-- START OF Material to process --
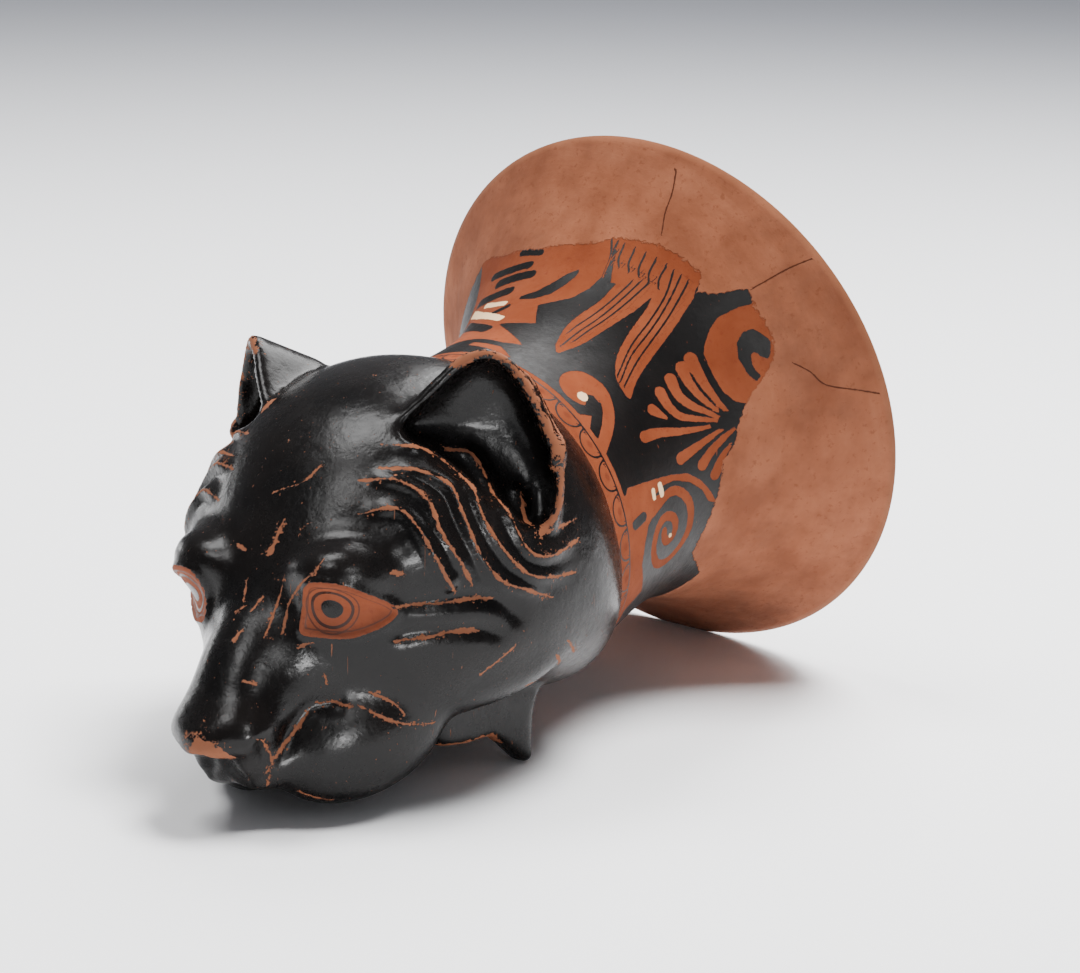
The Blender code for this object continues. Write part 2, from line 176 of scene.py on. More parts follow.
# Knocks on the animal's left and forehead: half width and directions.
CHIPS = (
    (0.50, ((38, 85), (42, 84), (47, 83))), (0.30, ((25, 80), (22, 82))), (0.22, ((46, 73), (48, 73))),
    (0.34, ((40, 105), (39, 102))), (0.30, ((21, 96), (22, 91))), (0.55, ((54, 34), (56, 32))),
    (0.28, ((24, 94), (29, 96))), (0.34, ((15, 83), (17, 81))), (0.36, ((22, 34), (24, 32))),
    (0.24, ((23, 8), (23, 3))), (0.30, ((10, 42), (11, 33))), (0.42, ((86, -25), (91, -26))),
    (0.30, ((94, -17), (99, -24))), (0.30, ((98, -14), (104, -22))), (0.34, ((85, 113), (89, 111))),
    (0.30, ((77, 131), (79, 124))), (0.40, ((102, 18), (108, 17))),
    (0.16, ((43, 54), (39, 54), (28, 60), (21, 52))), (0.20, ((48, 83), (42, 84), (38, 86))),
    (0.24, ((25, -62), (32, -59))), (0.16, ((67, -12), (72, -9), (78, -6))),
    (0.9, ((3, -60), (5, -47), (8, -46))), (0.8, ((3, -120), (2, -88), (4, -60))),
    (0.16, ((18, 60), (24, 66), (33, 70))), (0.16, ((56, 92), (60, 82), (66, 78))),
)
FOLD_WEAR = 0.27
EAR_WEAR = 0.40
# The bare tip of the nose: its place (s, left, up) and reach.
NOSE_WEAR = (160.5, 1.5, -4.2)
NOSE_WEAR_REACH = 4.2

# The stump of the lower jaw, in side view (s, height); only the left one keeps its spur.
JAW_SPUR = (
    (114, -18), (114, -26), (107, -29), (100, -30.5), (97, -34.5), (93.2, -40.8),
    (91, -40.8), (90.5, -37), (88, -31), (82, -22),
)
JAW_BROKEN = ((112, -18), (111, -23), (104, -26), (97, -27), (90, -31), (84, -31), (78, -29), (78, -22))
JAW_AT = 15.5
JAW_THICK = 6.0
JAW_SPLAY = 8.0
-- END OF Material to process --
-- START OF Material to process --
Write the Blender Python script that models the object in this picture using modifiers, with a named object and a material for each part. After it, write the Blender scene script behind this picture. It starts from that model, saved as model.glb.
-- END OF Material to process --
-- START OF Material to process --
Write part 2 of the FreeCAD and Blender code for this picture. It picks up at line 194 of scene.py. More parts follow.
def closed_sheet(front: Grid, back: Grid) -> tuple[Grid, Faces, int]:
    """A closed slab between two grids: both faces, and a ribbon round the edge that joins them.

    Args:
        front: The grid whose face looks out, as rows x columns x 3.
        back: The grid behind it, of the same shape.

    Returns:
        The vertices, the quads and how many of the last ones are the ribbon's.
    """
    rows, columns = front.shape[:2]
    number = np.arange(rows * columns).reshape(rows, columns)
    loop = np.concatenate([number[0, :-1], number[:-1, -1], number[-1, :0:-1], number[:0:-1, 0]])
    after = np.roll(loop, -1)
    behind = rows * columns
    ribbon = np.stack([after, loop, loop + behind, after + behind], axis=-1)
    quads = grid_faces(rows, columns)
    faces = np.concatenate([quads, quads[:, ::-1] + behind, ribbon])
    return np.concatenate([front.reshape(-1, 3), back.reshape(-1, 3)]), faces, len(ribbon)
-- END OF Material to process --
**Description of the task**.
Output the lines of the records above exactly as they appear, from the line containing "The Blender code" through the line containing "JAW_SPLAY = 8.0".

**Complete answer**.
The Blender code for this object continues. Write part 2, from line 176 of scene.py on. More parts follow.
# Knocks on the animal's left and forehead: half width and directions.
CHIPS = (
    (0.50, ((38, 85), (42, 84), (47, 83))), (0.30, ((25, 80), (22, 82))), (0.22, ((46, 73), (48, 73))),
    (0.34, ((40, 105), (39, 102))), (0.30, ((21, 96), (22, 91))), (0.55, ((54, 34), (56, 32))),
    (0.28, ((24, 94), (29, 96))), (0.34, ((15, 83), (17, 81))), (0.36, ((22, 34), (24, 32))),
    (0.24, ((23, 8), (23, 3))), (0.30, ((10, 42), (11, 33))), (0.42, ((86, -25), (91, -26))),
    (0.30, ((94, -17), (99, -24))), (0.30, ((98, -14), (104, -22))), (0.34, ((85, 113), (89, 111))),
    (0.30, ((77, 131), (79, 124))), (0.40, ((102, 18), (108, 17))),
    (0.16, ((43, 54), (39, 54), (28, 60), (21, 52))), (0.20, ((48, 83), (42, 84), (38, 86))),
    (0.24, ((25, -62), (32, -59))), (0.16, ((67, -12), (72, -9), (78, -6))),
    (0.9, ((3, -60), (5, -47), (8, -46))), (0.8, ((3, -120), (2, -88), (4, -60))),
    (0.16, ((18, 60), (24, 66), (33, 70))), (0.16, ((56, 92), (60, 82), (66, 78))),
)
FOLD_WEAR = 0.27
EAR_WEAR = 0.40
# The bare tip of the nose: its place (s, left, up) and reach.
NOSE_WEAR = (160.5, 1.5, -4.2)
NOSE_WEAR_REACH = 4.2

# The stump of the lower jaw, in side view (s, height); only the left one keeps its spur.
JAW_SPUR = (
    (114, -18), (114, -26), (107, -29), (100, -30.5), (97, -34.5), (93.2, -40.8),
    (91, -40.8), (90.5, -37), (88, -31), (82, -22),
)
JAW_BROKEN = ((112, -18), (111, -23), (104, -26), (97, -27), (90, -31), (84, -31), (78, -29), (78, -22))
JAW_AT = 15.5
JAW_THICK = 6.0
JAW_SPLAY = 8.0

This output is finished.